The producer price index rose by 46.15% y/y in September and by nearly 11% y/y in comparison with August alone. Prices in manufacturing increased by 44.77% y/y, and in the case of gas and electricity - by 71.88% y/y.

Not only is Turkey facing huge inflation, but also the economic situation is literally fading before our eyes. The PMI index for the industrial sector fell to 42.7 points in September, according to a survey by Markit IHS and the Istanbul Chamber of Commerce. Excluding the short period during the peak of the financial crisis at the turn of 2008/2009, these are the worst readings in the whole history of this index. This data may also suggest that industrial production in Turkey will even shrink by 8% y/y.

When asked to comment on inflation figures, Finance and Treasury Minister Berat Albayrak, and privately President Recep Erdogan's son-in-law, said that "speculative price fixing has affected inflation". According to Bloomberg, the minister also added that "the worst is behind us" and the government will reveal the plan "to fight inflation next week".

However, a lot suggests that the worst is still ahead of Turkey, no plan will protect Ankara from recession and now it is the time when the citizens will start paying for the unrealistic dreams of the Erdogan government.

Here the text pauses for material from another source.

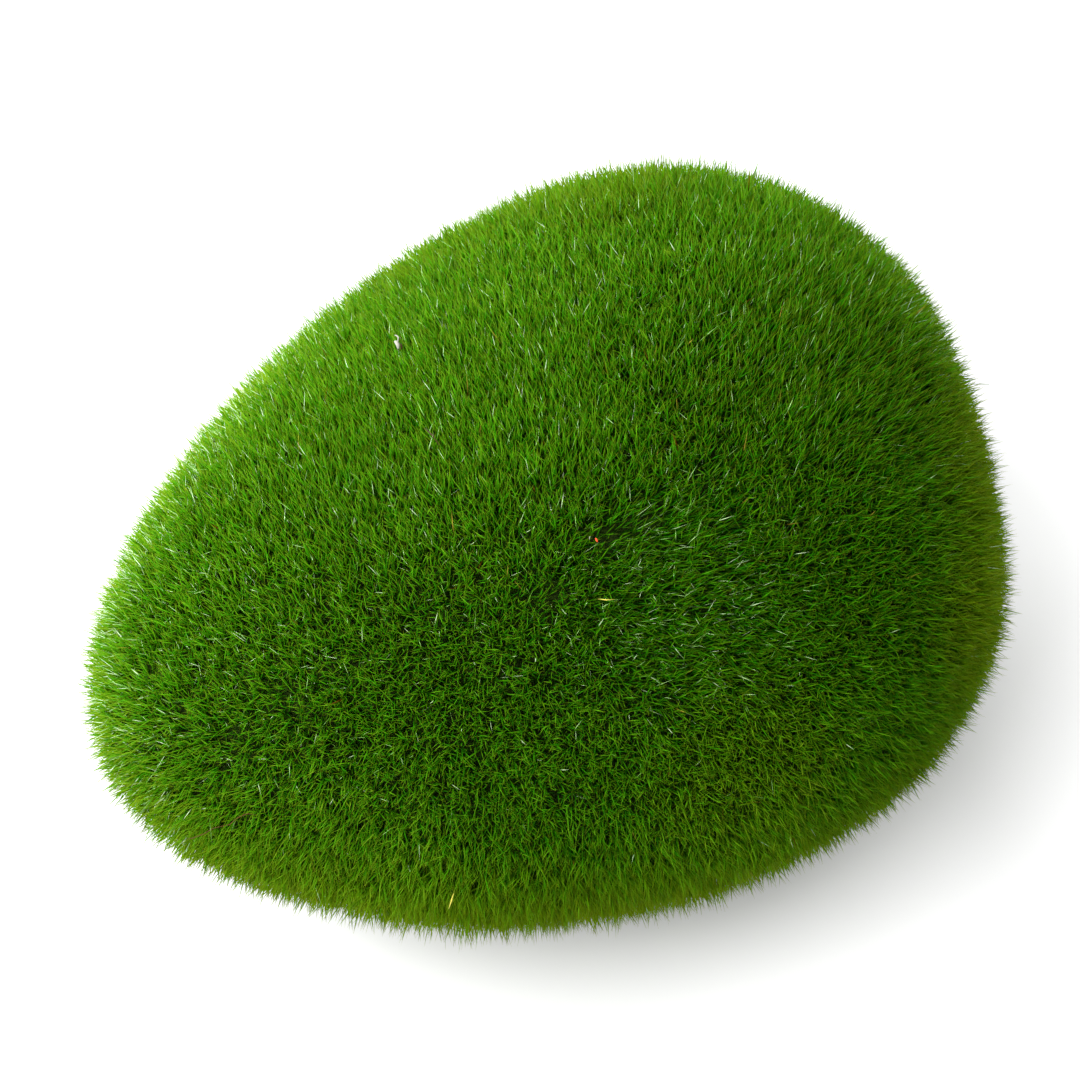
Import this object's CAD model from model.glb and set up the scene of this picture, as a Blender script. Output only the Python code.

The world's largest airport and 28 other airports

The opening of the third airport near Istanbul is expected in October. In the first phase it is to have a capacity of 90 million passengers, and after further expansion, it will probably become the largest airport in the world with a capacity of 200 million passengers. The "Istanbul New Airport Economic Impact Analysis" shows that the facility will offer six runways and the possibility of parking 500 planes at the same time, with a construction cost that will exceed 10 billion EUR.

This is nothing compared to all the infrastructural expenses of the Erdogan's team. Since the election of the current president as prime minister in 2003, 28 airports have already been built," wrote The Economist in April. The world's leading economic magazine also pointed out that Turkey plans to spend 325 billion USD on infrastructure projects related to the expansion of road, tunnel, bridge networks and even to build a 45 km long canal parallel to the Bosporus Strait in the next five years.

A big part of these projects, if not the majority, is unlikely to come true as Turkey will quickly slip into recession.

Tough times ahead

An overinvested economy with high debt denominated in foreign currency is entering a period of high inflation. This means problems for many of the companies involved in this infrastructure boom. A reduction in public investment, in turn, will result in an increase in unemployment, lower revenues for companies and a decrease in consumption.

Moreover, the central bank will probably have to raise interest rates in order to fight inflation and attract foreign capital. The Turkish economy needs it because it suffers from a huge current account deficit, which is largely the result of inefficient infrastructure spending.

A consensus published by Bloomberg economists assumes that Turkey will enter recession in the fourth quarter. IHS Markit expects the GDP to contract by as much as 3.7% y/y between October and December. The opening of the airport near Istanbul, planned for this month, will not be seen as a success but as a monument to the defeat of President Erdogan's team.